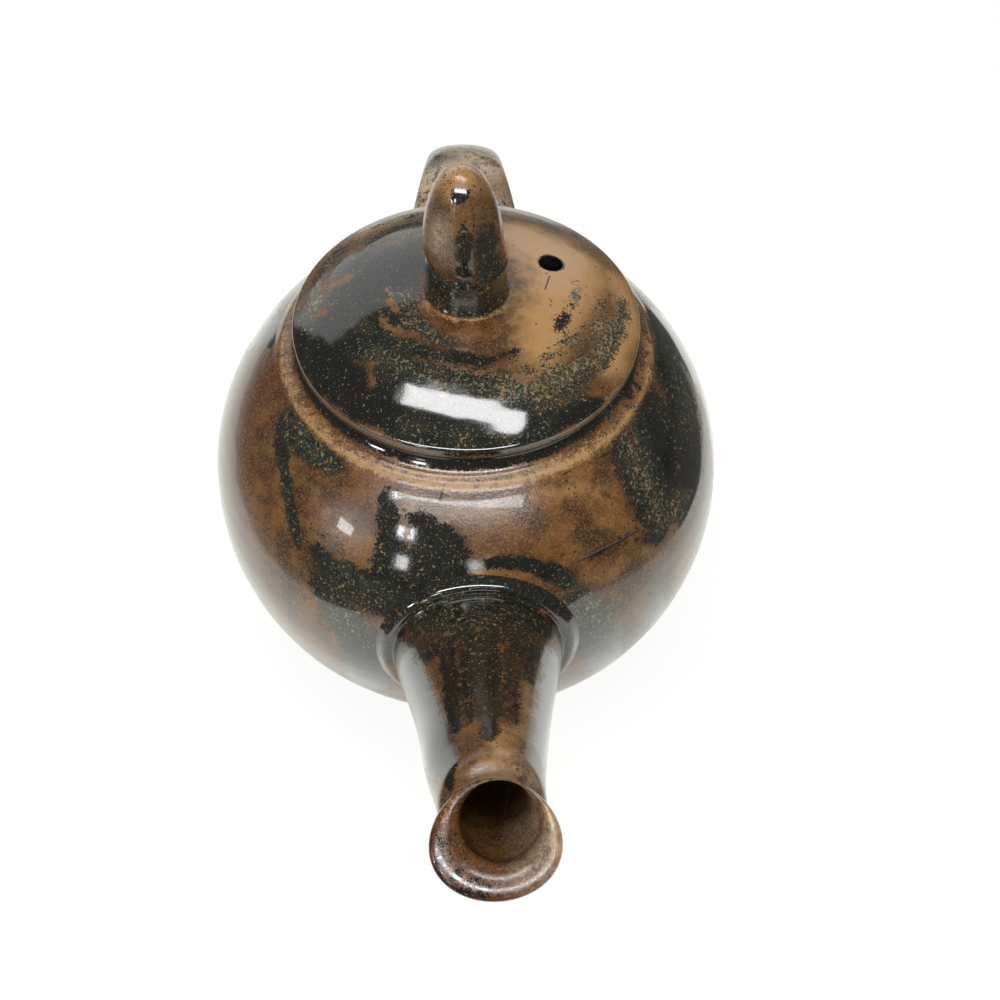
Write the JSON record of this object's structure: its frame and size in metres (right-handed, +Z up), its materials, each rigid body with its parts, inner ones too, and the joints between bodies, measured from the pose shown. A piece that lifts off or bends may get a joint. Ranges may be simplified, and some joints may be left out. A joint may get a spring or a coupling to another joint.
{
  "type": "teapot",
  "caption": "Round glazed stoneware teapot with a lift-off domed lid and upright knob, a curved spout with a flared lip and a strap handle opposite it.",
  "frame": {"origin": "on the pot's upright axis, at the flat underside of the foot, on the table", "axes": "+Z up along the pot's axis, -Y out along the spout, +Y toward the handle, +X to the right when looking along +Y"},
  "size_m": [0.12, 0.2206, 0.1448],
  "materials": {
    "brown_glaze": "glossy brown stoneware glaze with black and speckled patches",
    "tan_glaze": "glossy tan stoneware glaze with dark specks",
    "black_glaze": "glossy black stoneware glaze with brown specks",
    "bare_clay": "unglazed fired clay, dull"
  },
  "bodies": {
    "pot": {"pot_body": "brown_glaze", "foot": "bare_clay", "mouth_ring": "tan_glaze", "spout": "black_glaze", "spout_collar": "black_glaze", "strainer": "bare_clay", "handle": "tan_glaze"},
    "lid": {"lid_cover": "brown_glaze", "lid_flange": "bare_clay", "knob": "brown_glaze"}
  },
  "joints": [
    {"name": "lid_lift", "type": "slide", "parent": "pot", "child": "lid", "axis": [0, 0, 1], "range_m": [0, 0.06]}
  ]
}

::::::

Scan the material above. Copy each line where "frame" occurs.

Write the JSON record of this object's structure: its frame and size in metres (right-handed, +Z up), its materials, each rigid body with its parts, inner ones too, and the joints between bodies, measured from the pose shown. A piece that lifts off or bends may get a joint. Ranges may be simplified, and some joints may be left out. A joint may get a spring or a coupling to another joint.
  "frame": {"origin": "on the pot's upright axis, at the flat underside of the foot, on the table", "axes": "+Z up along the pot's axis, -Y out along the spout, +Y toward the handle, +X to the right when looking along +Y"},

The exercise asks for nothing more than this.